Terry Gilliam anda por los 70 años pero su cine sigue manteniendo juvenil fidelidad al delirio, al caos argumental adornado con estética barroca, a las historias fantásticas habitadas por monstruos. Todo en él lleva la huella de los efectos alucinógenos, de la imaginación desbocada, del gusto por el pasote. A mí me resulta insoportable. En El imaginario del doctor Parnassus Gilliam describe el pacto con el diablo que ha establecido el propietario de una carreta de feria y su miedo al constatar que el del azufre y los cuernos se quiere apoderar del espíritu de su joven hija. A través de un espejo mágico seremos testigos de infinitos milagros maléficos. La primera vez que aparece Heath Ledger tiene el aire de una premonición. Lo hace colgado de una soga, pero luego resucita. Y esa imagen te produce un escalofrío ya que el actor que dio vida al memorable Joker de El caballero oscuro falleció de sobredosis accidental sin acabar el rodaje de El imaginario del doctor Parnassus. Es lo único que me impresiona en una película que pretende inútilmente fascinarte en cada plano.

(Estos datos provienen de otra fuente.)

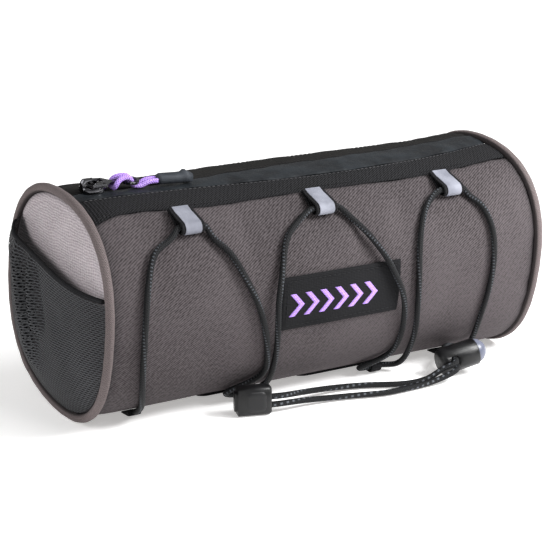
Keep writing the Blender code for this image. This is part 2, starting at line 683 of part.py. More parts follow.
def lacing_route():
    """The elastic cord from inside the lock over all the loops to the sewn end at the far left."""
    top = TOP_LOOP_SHARES
    bottom = BOTTOM_LOOP_SHARES
    route = [in_lock(LOCK_CORD_PLACE, -out, CORD_SIDE_STEP) for out in LOCK_CORD_REACH]
    route += [in_lock(LOCK_CORD_PLACE + LOCK_EXIT[0], -LOCK_EXIT[1], CORD_SIDE_STEP)]
    route += [on_cloth(*place) for place in reversed(ARC_3_RIGHT)]
    route += through_loop(top[2], TOP_LOOP_ANGLE, TOP_LOOP_WIDTH, -1)
    route += [on_cloth(*place) for place in ARC_3_LEFT]
    route += through_loop(bottom[1], BOTTOM_LOOP_ANGLE, BOTTOM_LOOP_WIDTH, -1)
    route += [on_cloth(*place) for place in ARC_2_RIGHT]
    route += through_loop(top[1], TOP_LOOP_ANGLE, TOP_LOOP_WIDTH, -1)
    route += [on_cloth(*place) for place in ARC_2_LEFT]
    route += through_loop(bottom[0], BOTTOM_LOOP_ANGLE, BOTTOM_LOOP_WIDTH, -1)
    route += [on_cloth(*place) for place in ARC_1_RIGHT]
    route += through_loop(top[0], TOP_LOOP_ANGLE, TOP_LOOP_WIDTH, -1)
    route += [on_cloth(*place) for place in ARC_1_LEFT]
    route += [on_cloth(TAB_SHARES[0], TAB_ANGLES[0] - GAP_ANGLE)]
    return route


# Hand-chosen places of the anchored end between the lock and the cloth
ANCHOR = ((0.0735, -0.0430, 0.0066), (0.0785, -0.0378, 0.0058))


def anchor_route():
    """The other end, from inside the lock to the tab that it is sewn into under the bag."""
    route = [in_lock(LOCK_CORD_PLACE, -out, -CORD_SIDE_STEP) for out in LOCK_CORD_REACH]
    route += list(ANCHOR) + [on_cloth(TAB_SHARES[1], 147.5)]
    return route + [on_cloth(TAB_SHARES[1], TAB_ANGLES[0] - GAP_ANGLE)]


def clip_frame():
    """The clip's frame: X along it to the cords, Y through its thickness, Z up, standing on its edge."""
    frame = Matrix.Rotation(math.radians(CLIP_TURN), 4, "Z")
    frame.translation = Vector((CLIP_MIDDLE[0], CLIP_MIDDLE[1], GAP))
    return frame


# Hand-chosen places of the two free tails on the resting surface, from the lock to the clip
TAIL_UPPER = ((0.0663, -0.0632, 0.0100), (0.0636, -0.0634, 0.0090), (0.0604, -0.0619, 0.0076),
              (0.0564, -0.0606, 0.0054), (0.0520, -0.0600, 0.0034), (0.0458, -0.0582, 0.0021),
              (0.0367, -0.0556, 0.0018), (0.0250, -0.0508, 0.0018), (0.0120, -0.0462, 0.0020),
              (-0.0060, -0.0458, 0.0034), (-0.0220, -0.0496, 0.0056))
TAIL_LOWER = ((0.0668, -0.0640, 0.0066), (0.0634, -0.0652, 0.0056), (0.0592, -0.0652, 0.0042),
              (0.0541, -0.0648, 0.0028), (0.0447, -0.0652, 0.0018), (0.0345, -0.0656, 0.0018),
              (0.0227, -0.0634, 0.0018), (0.0096, -0.0596, 0.0018), (-0.0060, -0.0560, 0.0022),
              (-0.0220, -0.0550, 0.0034))


def tail_route(places, lock_side, clip_height):
    frame = clip_frame()
    inside = -CLIP_SOCKET + GAP
    start = [in_lock(LOCK_CORD_PLACE, out, lock_side) for out in LOCK_CORD_REACH]
    end = [tuple(frame @ Vector((CLIP_LENGTH / 2 + out, 0.0, clip_height - GAP))) for out in (0.0030, inside)]
    return start + list(places) + end


def make_cords(mats):
    add_cord("bungee_lacing", smooth_route(lacing_route(), CORD_STEP), CORD_RADIUS, mats["cord"])
    add_cord("bungee_anchor", smooth_route(anchor_route(), CORD_STEP * 0.6), CORD_RADIUS, mats["cord"])
    low, high = CLIP_CORD_HEIGHTS
    add_cord("bungee_tail_upper", smooth_route(tail_route(TAIL_UPPER, CORD_SIDE_STEP, high), CORD_STEP),
             CORD_RADIUS, mats["cord"])
    add_cord("bungee_tail_lower", smooth_route(tail_route(TAIL_LOWER, -CORD_SIDE_STEP, low), CORD_STEP),
             CORD_RADIUS, mats["cord"])


def make_clip(mats):
    """A flat clip with a bevelled cover, a flange at its closed end and two blind cord holes."""
    length, height, half = CLIP_LENGTH / 2, CLIP_HEIGHT, CLIP_THICKNESS / 2
    edge = CLIP_EDGE
    rings = []
    stations = ((-length - CLIP_FLANGE, 1.6 * edge, 0.55), (-length, 1.6 * edge, 0.55), (-length, 0.0, 1.0),
                (length - edge, 0.0, 1.0), (length, 0.4 * edge, 0.88))
    for x, inset, depth in stations:
        low, high = inset, height - inset
        deep = half * depth
        rings.append([(x, -deep, low + edge), (x, -deep + edge, low), (x, deep - edge, low), (x, deep, low + edge),
                      (x, deep, high - edge), (x, deep - edge, high), (x, -deep + edge, high), (x, -deep, high - edge)])
    clip = add_rings("cord_end_clip", np.array(rings), mats["plastic"])
    clip.matrix_world = clip_frame()
    for number, place in enumerate(CLIP_CORD_HEIGHTS, 1):
        frame = clip_frame() @ Matrix.Translation((length - CLIP_SOCKET, 0.0, place - GAP))
        radius = CORD_RADIUS + GAP
        hole = add_turned("clip_hole_cutter_%d" % number, (
            (0.0, 0.0), (0.0, radius), (2 * CLIP_SOCKET, radius), (2 * CLIP_SOCKET, 0.0)), 12, mats["plastic"], frame)
        cut_away(clip, hole)


def pull_frame():
    """The puller's frame: the origin is the hinge axis in the slider, X runs along the closed zip."""
    angle = float(seam("zip_line", SLIDER_SHARE)[0])
    base = Vector(barrel(SLIDER_SHARE, angle, 0.0))
    up = Vector((0.0, -math.sin(math.radians(angle)), math.cos(math.radians(angle))))
    along = Vector((1.0, 0.0, 0.0))
    frame = Matrix((along, up.cross(along), up)).transposed().to_4x4()
    hinge = GAP + SLIDER_HEIGHT + TAB_BAR_TURN
    frame.translation = base + up * hinge
    return frame, hinge


def make_slider(mats):
    frame, hinge = pull_frame()
    low, high = -hinge + GAP, -hinge + GAP + SLIDER_HEIGHT
    long_half, wide_half = SLIDER_LENGTH / 2, SLIDER_WIDTH / 2
    edge = 0.0006
    rings = []
    for place, narrow in ((-1.0, 0.72), (-0.5, 1.0), (0.4, 1.0), (1.0, 0.62)):
        x = SLIDER_SHIFT + long_half * place
        wide = wide_half * narrow
        rings.append([(x, -wide, low), (x, wide, low), (x, wide, high - edge), (x, wide - edge, high),
                      (x, -wide + edge, high), (x, -wide, high - edge)])
    body = add_rings("zip_slider", np.array(rings), mats["metal"])
    body.matrix_world = frame

    # The bridge is an arch over the hinge bar, joined to the slider's plate
    inside = TAB_BAR_TURN
    outside = inside + BRIDGE_THICKNESS
    reach = BRIDGE_LENGTH / 2
    inner = reach - BRIDGE_THICKNESS
    sink = high - 0.0008
    arch = [(-reach, sink), (-reach, 0.3 * outside), (-0.7 * reach, outside), (0.7 * reach, outside),
            (reach, 0.3 * outside), (reach, sink), (inner, sink), (inner, 0.2 * inside), (0.6 * inner, inside),
            (-0.6 * inner, inside), (-inner, 0.2 * inside), (-inner, sink)]
    half = BRIDGE_WIDTH / 2
    rings = np.array([[(x, y, z) for x, z in arch] for y in (-half, half)])
    bridge = add_rings("bridge_guide", rings, mats["metal"])
    bridge.matrix_world = frame
    bridge.hide_render = True
    bridge.display_type = "WIRE"
    join = body.modifiers.new("bridge", "BOOLEAN")
    join.operation = "UNION"
    join.solver = "EXACT"
    join.object = bridge


def make_tab(mats, parent):
    """The flat metal tab: an eye round the bridge, a bar and a round ring, cut from one outline."""
    half = TAB_BAR / 2
    eye = TAB_EYE_WIDTH / 2
    ring = TAB_RING_PLACE
    radius = TAB_RING_RADIUS
    neck = 0.0015
    start = -half
    end = TAB_EYE_LENGTH
    turn = np.radians(np.linspace(160.0, 0.0, 9))
    upper = [(start, eye - 0.0012), (start + 0.0012, eye), (end - 0.0030, eye), (end, neck)]
    upper += [(ring + radius * math.cos(t), radius * math.sin(t)) for t in turn]
    outline = upper + [(x, -y) for x, y in reversed(upper[:-1])]
    rings = np.array([[(x, y, z) for x, y in outline] for z in (-half, half)])
    tab = add_rings("pull_tab", rings, mats["metal"], sharp=30.0)
    eye_hole = box_piece("eye_cutter", (half, -eye + 0.0013, -0.01), (end - 0.0036, eye - 0.0013, 0.01), mats["metal"])
    cut_away(tab, eye_hole)
    ring_hole = add_turned("ring_cutter", (
        (-0.01, 0.0), (-0.01, radius - 0.0014), (0.01, radius - 0.0014), (0.01, 0.0)), 16, mats["metal"],
        Matrix.Translation((ring, 0.0, 0.0)) @ Matrix.Rotation(math.radians(-90.0), 4, "Y"))
    cut_away(tab, ring_hole)
    for piece in (tab, eye_hole, ring_hole):
        piece.parent = parent


# One half of the purple cord from the ring's middle: under the rim, up through the ring, over it and round the bar
PULL_CORD_PLACES = (
    (0.0080, 0.0016, -0.0010), (0.0058, 0.0015, -0.0021), (0.0034, 0.0014, -0.0023), (0.0010, 0.0013, -0.0014),
    (0.0001, 0.0013, 0.0004), (-0.0013, 0.0014, 0.0020), (-0.0038, 0.0018, 0.0027), (-0.0064, 0.0027, 0.0020),
    (-0.0080, 0.0031, 0.0001), (-0.0088, 0.0025, -0.0019))


def pull_cord_route():
    """The cord's bight over the bar, through the ring and on to the grip, in the tab's frame."""
    half = [(TAB_RING_PLACE + x, y, z) for x, y, z in PULL_CORD_PLACES]
    middle = [(TAB_RING_PLACE - 0.0090, 0.0, -0.0025)]
    straight = [(GRIP_START - out, 0.0016, -0.0004) for out in (0.0005, 0.0025)]
    half = straight + half
    return half + middle + [(x, -y, z) for x, y, z in reversed(half)]


def make_grip(mats, parent):
    """The moulded rubber grip, with a raised ridge at its far end."""
    wide, high = GRIP_WIDTH / 2, GRIP_HEIGHT / 2
    rings = []
    stations = ((0.0, 0.78, 0.80), (0.06, 1.0, 0.95), (0.55, 1.0, 0.95), (0.68, 1.0, 1.0), (0.76, 1.05, 1.5),
                (0.84, 1.05, 1.45), (0.88, 1.0, 1.0), (1.0, 0.82, 0.85))
    for place, width, height in stations:
        x = GRIP_START + GRIP_LENGTH * place
        w, h = wide * width, high * height
        rings.append([(x, -w, -0.5 * high), (x, -0.6 * w, -high), (x, 0.6 * w, -high), (x, w, -0.5 * high),
                      (x, w, 0.5 * h), (x, 0.6 * w, h), (x, -0.6 * w, h), (x, -w, 0.5 * h)])
    grip = add_rings("pull_grip", np.array(rings), mats["rubber"])
    grip.parent = parent


def make_puller(mats):
    frame, _ = pull_frame()
    parent = bpy.data.objects.new("pull_axis", None)
    bpy.context.scene.collection.objects.link(parent)
    turned = frame @ Matrix.Rotation(math.radians(PULL_TURN), 4, "Z")
    parent.matrix_world = turned @ Matrix.Rotation(math.radians(PULL_SLOPE), 4, "Y")
    make_tab(mats, parent)
    cord = add_cord("pull_cord", smooth_route(pull_cord_route(), 0.0027), PULL_CORD_RADIUS, mats["purple"])
    cord.parent = parent
    make_grip(mats, parent)


def main():
    clear_scene()
    mats = {
        "grey": finish("grey_twill", (0.115, 0.100, 0.098), 0.85),
        "panel": finish("light_grey_twill", (0.270, 0.235, 0.230), 0.85),
        "twill": finish("black_twill", (0.020, 0.020, 0.021), 0.80),
        "ribbed": finish("black_ribbed_cloth", (0.022, 0.021, 0.020), 0.85),
        "coated": finish("coated_zip_tape", (0.030, 0.036, 0.041), 0.45),
        "coil": finish("black_zip_coil", (0.012, 0.012, 0.012), 0.45),
        "webbing": finish("black_webbing", (0.018, 0.018, 0.019), 0.75),
        "mesh": finish("dark_mesh", (0.040, 0.042, 0.045), 0.70),
        "label": finish("black_label", (0.015, 0.015, 0.017), 0.70),
        "cord": finish("black_elastic_cord", (0.014, 0.014, 0.016), 0.65),
        "plastic": finish("black_plastic", (0.012, 0.012, 0.013), 0.40),
        "button": finish("grey_plastic", (0.330, 0.350, 0.430), 0.45),
        "metal": finish("black_plated_metal", (0.060, 0.060, 0.062), 0.22, 1.0),
        "purple": finish("purple_cord", (0.460, 0.290, 0.860), 0.60),
        "rubber": finish("black_rubber", (0.025, 0.027, 0.030), 0.60),
    }
    make_body(mats)
    make_zip(mats)
    for side, label in ((-1, "left"), (1, "right")):
        make_end_panel(side, label, mats)
        make_piping(side, label, mats)
        make_pocket(side, label, mats)
    make_loops(mats)
    make_tabs(mats)
    make_label(mats)
    make_straps(mats)
    make_lock(mats)
    make_clip(mats)
    make_cords(mats)
    make_slider(mats)
    make_puller(mats)
    bpy.context.view_layer.update()


main()
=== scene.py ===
# %% [markdown]
# A bicycle handlebar bag, dressed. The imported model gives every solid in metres, with its front
# towards -Y and its underside on the floor. Loading it first means that each new piece can be
# made straight in place, in the same frame as the solids.

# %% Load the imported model
import math
from functools import reduce
from itertools import accumulate

import bmesh
import bpy
import numpy as np
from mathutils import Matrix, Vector


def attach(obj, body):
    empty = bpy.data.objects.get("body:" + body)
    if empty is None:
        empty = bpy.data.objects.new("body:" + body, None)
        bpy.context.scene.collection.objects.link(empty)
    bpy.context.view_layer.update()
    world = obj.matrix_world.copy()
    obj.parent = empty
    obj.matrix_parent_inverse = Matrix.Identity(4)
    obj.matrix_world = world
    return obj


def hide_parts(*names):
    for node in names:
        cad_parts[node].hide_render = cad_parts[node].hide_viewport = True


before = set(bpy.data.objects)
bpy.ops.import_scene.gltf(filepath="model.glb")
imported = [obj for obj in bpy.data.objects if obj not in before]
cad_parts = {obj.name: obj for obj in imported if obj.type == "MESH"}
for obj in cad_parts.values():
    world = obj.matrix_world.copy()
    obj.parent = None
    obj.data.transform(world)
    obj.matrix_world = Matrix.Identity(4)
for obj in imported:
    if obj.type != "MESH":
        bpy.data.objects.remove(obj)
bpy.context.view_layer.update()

# %% [markdown]
# The camera stands low and to the left of the front, with a long lens, so the barrel is hardly
# foreshortened. A camera is easiest to aim by the point that it looks at: the direction is turned
# into a rotation once and nothing needs to track it.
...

Teniendo claro que Hollywood jamás va a filmar la bochornosa tragedia palestina, ese intolerable apartheid que sólo parece preocupar a los que lo sufren, el director palestino Elia Suleiman intenta con medios rudimentarios y un tono entre naïf y tragicómico hablar de esa impune barbarie en The time that remains, retratando en varios capítulos los padecimientos de una familia palestina desde 1947 hasta la actualidad. Funciona algún gag, hay mala leche con toque surrealista, pero también monotonía narrativa y el resultado final es desvaído. Y lamentas que los eternos perdedores no hayan encontrado todavía su poeta cinematográfico.